Евгений отправился в институт, решив посоветоваться не только с Зотовым, но и со своим директором, особенно расположенным к нему с тех пор, как они с Андреем вылечили его жену.
* * *
В приемной академика Бородина кипела жизнь. То и дело кто-то заглядывал, звонил, секретарша Инга, держа у каждого уха по телефонной трубке, объяснялась с входящими мимикой и жестами. На вопросительный взгляд Акиншина кивнула – «у себя» и, прижав трубку плечом, освободившейся рукой показала на дверь кабинета, выбросив три пальца – это означало, что там трое. Войдя, Евгений увидел там троих сослуживцев, директор сделал отстраняющий жест: «Подожди». Посетители вскоре вышли, и Евгения позвали. Академик встал из-за стола, выпрямился во весь свой гренадерский рост и протянул руку для пожатия.
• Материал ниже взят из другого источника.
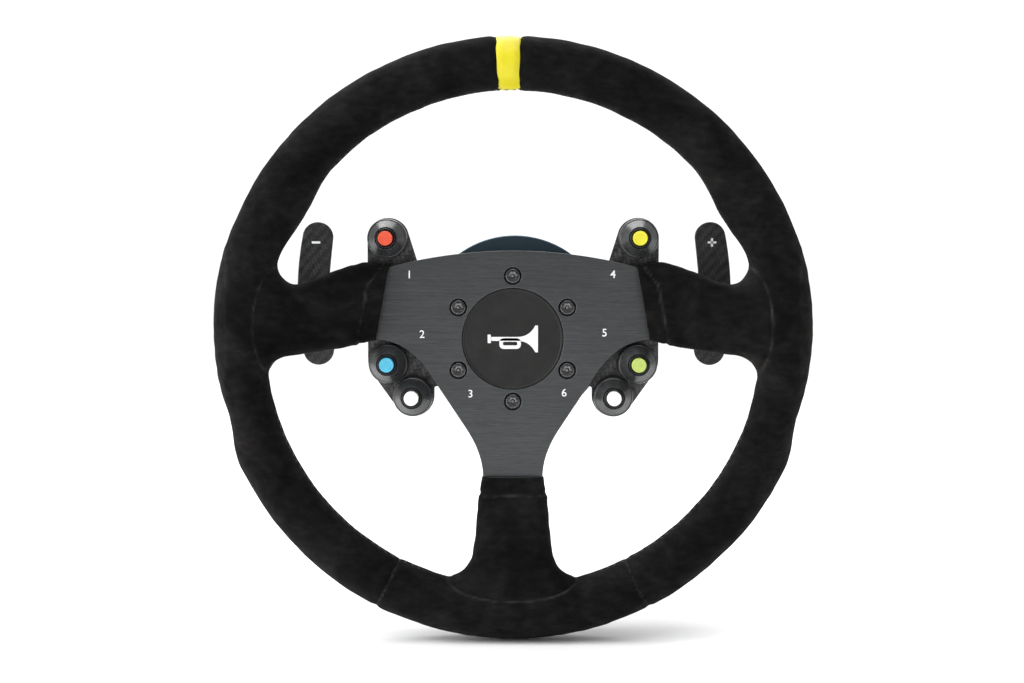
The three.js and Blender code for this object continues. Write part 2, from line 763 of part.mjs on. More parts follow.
// One carbon plate behind each side spoke, with a round pod under each button.
function bracket() {
  const [upper, outer, inner] = BUTTONS;
  const { inner: root, low, high, shoulder } = BRACKET_ROOT;
  const cornerZ = outer.z + 1.2;
  const slope = radians(325);
  const outline = new THREE.Shape();
  outline.moveTo(root, low);
  outline.lineTo(inner.x - POD_RADIUS, inner.z + 6);
  outline.lineTo(inner.x - POD_RADIUS, inner.z);
  outline.absarc(inner.x, inner.z, POD_RADIUS, Math.PI, slope, false);
  outline.absarc(upper.x, cornerZ, POD_RADIUS, slope, 2 * Math.PI, false);
  outline.absarc(upper.x, upper.z, POD_RADIUS, 0, radians(157), false);
  outline.lineTo(...shoulder);
  outline.lineTo(root, high);
  outline.closePath();
  const body = sheet(outline, BRACKET_REAR, BRACKET_FRONT);
  const through = [BRACKET_REAR - 1, BRACKET_FRONT + 1];
  const seats = BUTTONS.map(({ x, z }) => rod(SWITCH_SEAT, ...through, x, z, 12));
  const holes = boltHoles(BOLT_HOLE, ...through, [-30, 30]);
  return cut(body, ...seats, ...holes);
}

// A steep cone from a round shoulder up to the button's bore.
function bezel() {
  const rear = BRACKET_FRONT + GAP;
  const switchBore = SWITCH_SEAT + 1.3;
  const floor = BUTTON_SEAT - 0.6;
  return turnedRing([
    [BEZEL_RADIUS, rear],
    [BEZEL_RADIUS, BEZEL_SHOULDER],
    [BEZEL_RADIUS - 1, BEZEL_SHOULDER + 1.4],
    [6.6, BEZEL_FRONT - 0.6],
    [6, BEZEL_FRONT],
    [BUTTON_BORE, BEZEL_FRONT],
    [BUTTON_BORE, floor],
    [switchBore, floor],
    [switchBore, rear],
  ], 16);
}

function buttonCap() {
  const radius = BUTTON_BORE - GAP;
  return turned([
    [0, BUTTON_SEAT],
    [radius, BUTTON_SEAT],
    [radius, BUTTON_FRONT - 0.6],
    [radius - 0.6, BUTTON_FRONT],
    [0, BUTTON_FRONT],
  ], 14);
}

function buttonSwitch() {
  const nut = 7;
  const front = BUTTON_SEAT - 2;
  return turned([
    [0, 110],
    [4.5, 110],
    [4.5, 116],
    [nut, 116],
    [nut, BRACKET_REAR - GAP],
    [SWITCH_SEAT - GAP, BRACKET_REAR - GAP],
    [SWITCH_SEAT - GAP, front],
    [0, front],
  ], 12);
}

function addButtons(side, s) {
  BUTTONS.forEach(({ place, x, z }) => {
    const button = new THREE.Group();
    button.position.set(s * x, 0, z);
    wheel.add(button);
    const cap = { color: BUTTON_COLOURS[side][place], roughness: 0.4, metalness: 0 };
    addPart(button, `button_bezel_${side}_${place}`, bezel(), MATERIALS.blackPlastic);
    addPart(button, `button_switch_${side}_${place}`, buttonSwitch(), MATERIALS.blackPlastic);
    addPart(button, `button_cap_${side}_${place}`, buttonCap(), cap);
  });
}

// ---------------------------------------------------------------- shift paddles

const TONGUE = { inner: 43, outer: 56, half: 7, front: 111 };

// Black block that carries the paddle's pivot; a slot takes the lever's tongue.
function shifterHousing() {
  const front = ADAPTOR_REAR - GAP;
  const { inner, outer, half, slotInner, slotOuter, slotFront } = HOUSING;
  const slotHalf = TONGUE.half + 0.4;
  const body = block([inner, HOUSING_REAR, -half], [outer, front, half]);
  const slot = block([slotInner, HOUSING_REAR - 1, -slotHalf], [slotOuter, slotFront, slotHalf]);
  const bores = [PIVOT_X, STOP_PIN_X].map((x) => uprightPin(PIN_RADIUS + 0.2, 3 * half, x, PIVOT_DEPTH));
  return cut(body, slot, ...bores);
}

function dowel(x) {
  return uprightPin(PIN_RADIUS, 2 * HOUSING.half + 0.6, x, PIVOT_DEPTH);
}

const CARRIER = { inner: 29.4, outer: 58.5, half: 16 };

// Metal lever under the blade, with the tongue that turns on the pivot dowel.
function paddleLever() {
  const rear = PADDLE_REAR + CARBON_THICKNESS + GAP;
  const front = HOUSING_REAR - 2;
  const carrier = block([CARRIER.inner, rear, -CARRIER.half], [CARRIER.outer, front, CARRIER.half]);
  const { inner, outer, half } = TONGUE;
  const tongue = block([inner, rear + 1, -half], [outer, TONGUE.front, half]);
  const bore = uprightPin(PIN_RADIUS + 0.2, 50, PIVOT_X, PIVOT_DEPTH, 24);
  return cut(unite(carrier, tongue), bore);
}

const BLADE = { top: 66, bottom: -18, half: 9, x: 115, bow: 6.6 };
const BLADE_ARM = { half: 15, rise: [78, 1.5], low: 7, high: 33 };

// Carbon blade: a bowed upright finger pad on an arm that runs in to the lever.
function paddleBlade() {
  const { top, bottom, half, x, bow } = BLADE;
  const root = CARRIER.inner + 0.6;
  const neck = CARRIER.outer - 0.5;
  const padInner = x - half;
  const middle = (top + bottom) / 2;
  const outline = new THREE.Shape();
  outline.moveTo(root, -BLADE_ARM.half);
  outline.lineTo(neck, -BLADE_ARM.half);
  outline.lineTo(...BLADE_ARM.rise);
  outline.lineTo(padInner, BLADE_ARM.low);
  outline.lineTo(padInner, bottom + half);
  outline.absarc(x, bottom + half, half, Math.PI, 2 * Math.PI, false);
  outline.quadraticCurveTo(x + half + bow, middle, x + half, top - half);
  outline.absarc(x, top - half, half, 0, Math.PI, false);
  outline.lineTo(padInner, BLADE_ARM.high);
  outline.lineTo(neck, BLADE_ARM.half);
  outline.lineTo(root, BLADE_ARM.half);
  outline.closePath();
  return sheet(outline, PADDLE_REAR, PADDLE_REAR + CARBON_THICKNESS, 6);
}

function addPaddle(side, flip) {
  addPart(wheel, `shifter_housing_${side}`, flip(shifterHousing()), MATERIALS.blackAluminium);
  addPart(wheel, `shifter_pivot_pin_${side}`, flip(dowel(PIVOT_X)), MATERIALS.steel);
  addPart(wheel, `shifter_stop_pin_${side}`, flip(dowel(STOP_PIN_X)), MATERIALS.steel);
  const paddle = new THREE.Group();
  wheel.add(paddle);
  addPart(paddle, `paddle_lever_${side}`, flip(paddleLever()), MATERIALS.gunAluminium);
  addPart(paddle, `paddle_blade_${side}`, flip(paddleBlade()), MATERIALS.carbon);
}

[['left', -1], ['right', 1]].forEach(([side, s]) => {
  const flip = (body) => (s > 0 ? body : body.mirror([1, 0, 0]));
  addPart(wheel, `button_bracket_${side}`, flip(bracket()), MATERIALS.carbon);
  addButtons(side, s);
  addPaddle(side, flip);
});

export default wheelWithHub;
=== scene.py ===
"""Looks of the quick-release steering wheel, built over its CAD frame.

Lengths are in mm up to to_mesh(). Points are (x, depth, z): depth is the distance from the
column boss's rear face towards the driver, so a point at depth d has y = -d.
"""

import math
from contextlib import contextmanager

import bmesh
import bpy
import numpy as np
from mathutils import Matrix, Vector


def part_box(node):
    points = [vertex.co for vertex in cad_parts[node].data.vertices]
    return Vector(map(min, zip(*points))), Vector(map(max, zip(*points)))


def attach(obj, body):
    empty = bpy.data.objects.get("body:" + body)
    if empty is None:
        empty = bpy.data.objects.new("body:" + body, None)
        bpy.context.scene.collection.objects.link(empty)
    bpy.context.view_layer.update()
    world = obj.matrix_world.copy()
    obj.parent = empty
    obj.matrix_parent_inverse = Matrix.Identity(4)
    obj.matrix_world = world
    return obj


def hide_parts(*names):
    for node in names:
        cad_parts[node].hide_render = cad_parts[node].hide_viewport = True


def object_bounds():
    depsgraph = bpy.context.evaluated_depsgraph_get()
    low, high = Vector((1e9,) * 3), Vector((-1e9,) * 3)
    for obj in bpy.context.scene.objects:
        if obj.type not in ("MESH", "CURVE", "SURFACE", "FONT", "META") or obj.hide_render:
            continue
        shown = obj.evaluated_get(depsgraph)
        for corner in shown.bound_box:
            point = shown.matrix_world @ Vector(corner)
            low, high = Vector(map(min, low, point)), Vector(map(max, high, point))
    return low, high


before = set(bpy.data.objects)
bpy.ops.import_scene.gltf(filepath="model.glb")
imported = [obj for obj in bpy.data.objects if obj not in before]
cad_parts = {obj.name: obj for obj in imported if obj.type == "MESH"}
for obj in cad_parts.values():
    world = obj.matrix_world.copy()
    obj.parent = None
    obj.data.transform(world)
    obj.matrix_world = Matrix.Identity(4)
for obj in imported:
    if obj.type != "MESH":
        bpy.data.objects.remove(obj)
CAD_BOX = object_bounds()

MM = 0.001
GAP = 0.3                           # between neighbouring pieces


# ------------------------------------------------------------------ sizes from the CAD frame

def low(node):
    return [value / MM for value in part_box(node)[0]]


def high(node):
    return [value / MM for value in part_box(node)[1]]


def front(node):
    return -low(node)[1]


def rear(node):
    return -high(node)[1]


RIM_RADIUS = high("centre_mark")[2]
RIM_WIDTH = 29.2
RIM_DEPTH = 31.0
RIM_CENTRE = RIM_RADIUS - RIM_WIDTH / 2
SKIN = 1.2

PLATE_FRONT = front("centre_cap") + 0.1
PLATE_THICKNESS = 4.0
PLATE_REAR = PLATE_FRONT - PLATE_THICKNESS
PLATE_MIDDLE = (PLATE_REAR + PLATE_FRONT) / 2
RIM_MIDDLE = PLATE_FRONT + 13
CAP_RADIUS = high("centre_cap")[0]
BOLT_CIRCLE = 35.0
BOLT_ANGLES = [90 + 60 * k for k in range(6)]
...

– Я просил тебя подождать не потому, что не хотел, чтобы ты их слышал, а чтобы они слышали тебя. Ну давай, рассказывай. По лицу вижу, что расстроен.
Евгений Иванович Бородин, тезка Акиншина, был еще не стар, но уже налезал животом на не вмещавшее его чрево брюки, носил по этому случаю просторный пиджак, застегивая его на одну пуговицу, что действительно скрадывало полноту и оставляло впечатление просто крупной фигуры. Над упитанным лицом с курносым носом красовалась шапка волнистых каштановых, чуть тронутых сединой волос. Его можно было назвать даже интересным мужчиной, если бы не сильно выступающие надбровья, переходящие в узкий лоб, – таким в школьных учебниках изображают древнего человека. Он сам подшучивал над этой чертой своей внешности и, разговаривая с хорошо знакомыми людьми, порой передавал кому-нибудь привет «от питекантропа». Несмотря на узкий лоб, что обычно не ассоциируется с высоким интеллектом, он был очень умен, проницателен и, что ценили сослуживцы, добр и отзывчив к чужой беде. «Нормальный мужик», как его характеризовали подчиненные, еще и прекрасно рисовал – стены директорского кабинета и институтские коридоры были увешаны его картинами маслом.
Оба Евгения сели друг против друга, и Акиншин подробно, в лицах рассказал о своем визите в «Вестник Академии наук» и своих тревогах, связанных с интересом иностранцев к его открытию. Бородин молча слушал, полузакрыв глаза и занавесившись надбровьями. Поднял на Евгения проясневший взгляд:
– Не горюй. Публикации у тебя будут. В журнале «Общая биология» – тоже солидное издание. Я там член редколлегии. Поговорю с редакторами и других журналов – пусть публикаций будет несколько. Сделаешь варианты с небольшими изменениями – в зависимости от направленности издания…
– А статья Сухиничева…
– С Сухиничевым шпаги не скрещивай, его статью игнорируй, как будто её и не было. Гни свою линию. На тебя, конечно, оппоненты и тут набросятся – а как же! Монополисты, «цеховики» ревниво охраняют свои методики, написанные по ним брошюры, кандидатские, докторские, и если дать дорогу тебе, признать твой метод – значит всему, что делают они, место на свалке… Думаешь, почему Сухиничев так поспешил высказаться? Он же миллионер! А кто после твоего открытия к нему пойдет? Пойдут к тебе. Между прочим, уже после публикаций к тебе повалят толпы больных – держись тогда!